P-glycoprotein (Pgp; ABCB1) is a well known transporter involved in energy-dependent-drug efflux activity. At the brain capillary endothelium, its luminal membrane location is ideal for its ascribed role in the physiological efflux of a wide array of structurally and functionally diverse compounds from the brain. This is a critical issue in regards to the delivery of central nervous system (CNS)-acting therapeutics. Moreover, a dysregulation of Pgp has been implicated in specific CNS disease states, including Alzheimer's disease, epilepsy, and brain cancer where an upregulation of Pgp has been well established as a mediator of multi-drug resistance. Inflammation is a common component in all of these conditions. Previously our laboratory has reported changes in BBB molecular and functional properties during inflammatory pain (Huber et al. 2001). This has led us to investigate the effects of peripheral inflammatory pain on Pgp efflux transport properties at the BBB, in vivo. In the present study we examined the effects of lambda-carrageenan-induced inflammatory pain (i.e. hyperalgesia; CIP) on the molecular and functional properties of Pgp at the BBB. Western blots using enriched fractions of isolated rat brain microvessels revealed that Pgp expression at the BBB was increased by CIP and that this increase occurred predominantly within the membrane region of the cell.

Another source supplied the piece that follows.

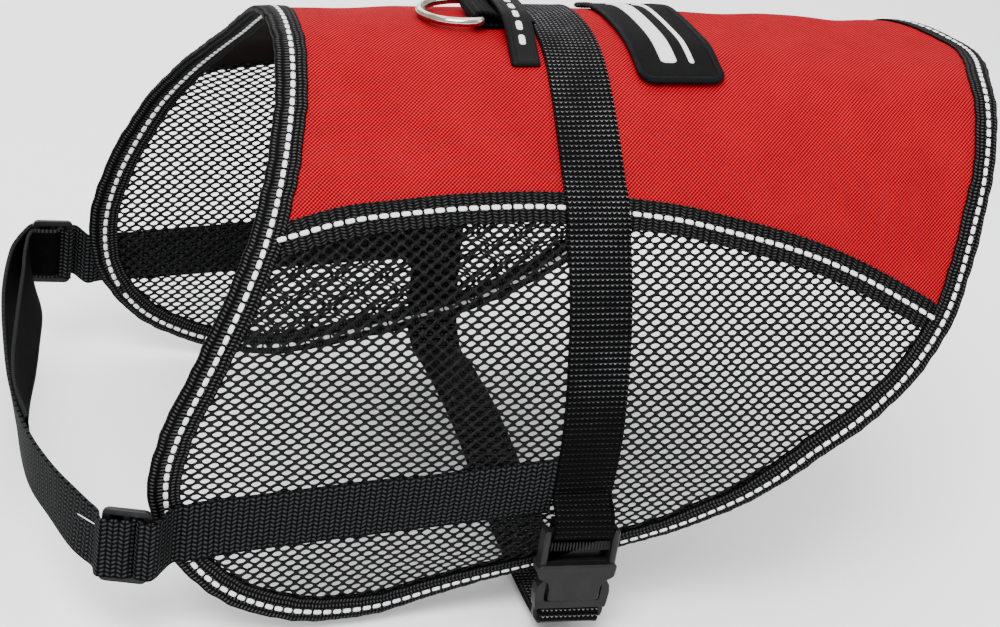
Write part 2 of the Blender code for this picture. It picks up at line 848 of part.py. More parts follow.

Additionally, both in situ brain perfusions and whole body antinociceptive profiling of the Pgp substrate and opioid analgesic, [3H] morphine, indicate that changes in Pgp at the BBB, mediated by peripheral inflammation, can impact brain uptake of morphine. To further elucidate the mechanism(s) behind the rapid upregulation (3 h) of Pgp at this region, we explored regulation of Pgp at the plasma membrane. Our findings show that CIP induces a movement of Pgp within these domains and that Pgp co-localizes with caveolin-1 and clathrin, key structural proteins associated with caveolae and clathrin-pit lipid rafts, respectively. Our data indicate for the first time that peripheral inflammatory pain induces functional and molecular changes in Pgp, a critical efflux transporter, at the BBB in vivo and that these alterations may be mediated in part via a proteolipidic re-organization mechanism.